TaggedCoding, Database, DotNet

What they don't know won't hurt you

by Smith, published as Tip of the Month in May 1999 Access/VB Advisor Magazine

Rename your mdbs

If you're coding against Jet files for release (retail or corporate) you should be using some form of security to protect your data and your database structure. 

Many coders just give up on the difficulty of implementing Access security via VB and release with no locks at all.  This is silly.

At the very least you should always put a database password on the file and pass the password to the file in your app's connection.  One step beyond this is to encrypt the database, but this can slow performance depending on the size and implementation of your connections.

But there's one last technique that many Jet coders do not take advantage of and it helps out considerably on the human level.  Change the extension of the database file.

Today, Access is a standard tool on most desktops.  Any end user who has Access knows that a file with the *.mdb extension (which automatically gives the file an Access icon) is a JET file.  Seeing this extension is a big flag for them to open Access and try to open your database.  Sure, if you have a password on the entire file, they will have to type the right password in the Access input box ... but in some offices, this is more fun than playing Solitaire <g>.

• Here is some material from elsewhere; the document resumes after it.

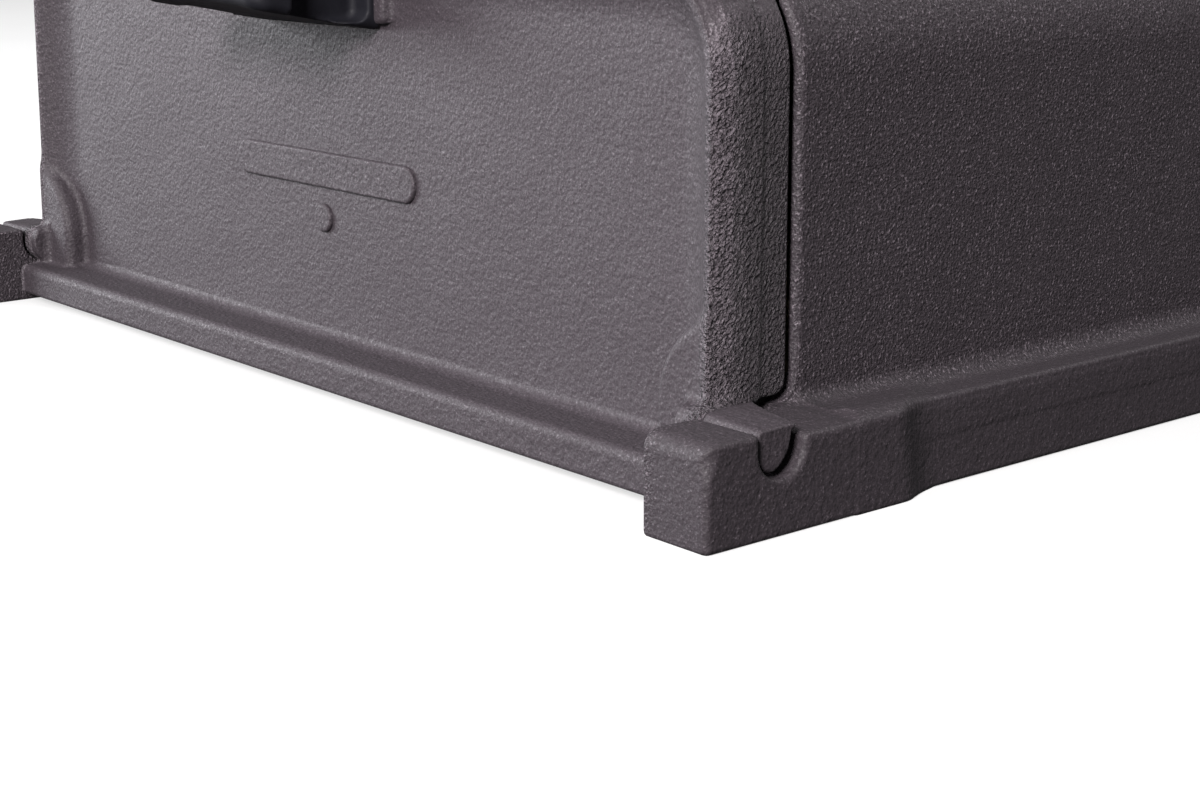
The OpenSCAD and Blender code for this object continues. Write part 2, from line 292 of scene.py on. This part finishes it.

Changing the extension of the JET file does not hamper your code in any way, you just have to use the fully qualified string in the connections from your app.  But changing the extension makes your database more "low key" and (as long as you don't tell the users about it) they will not be tempted to try to open your file.

(as a side note, simple "access macro viruses" search your computer for files with the *.mdb extension, such simple renegades will ignore your files.)

Logically, don't add your custom extension to the list of file types for Access to automatically open.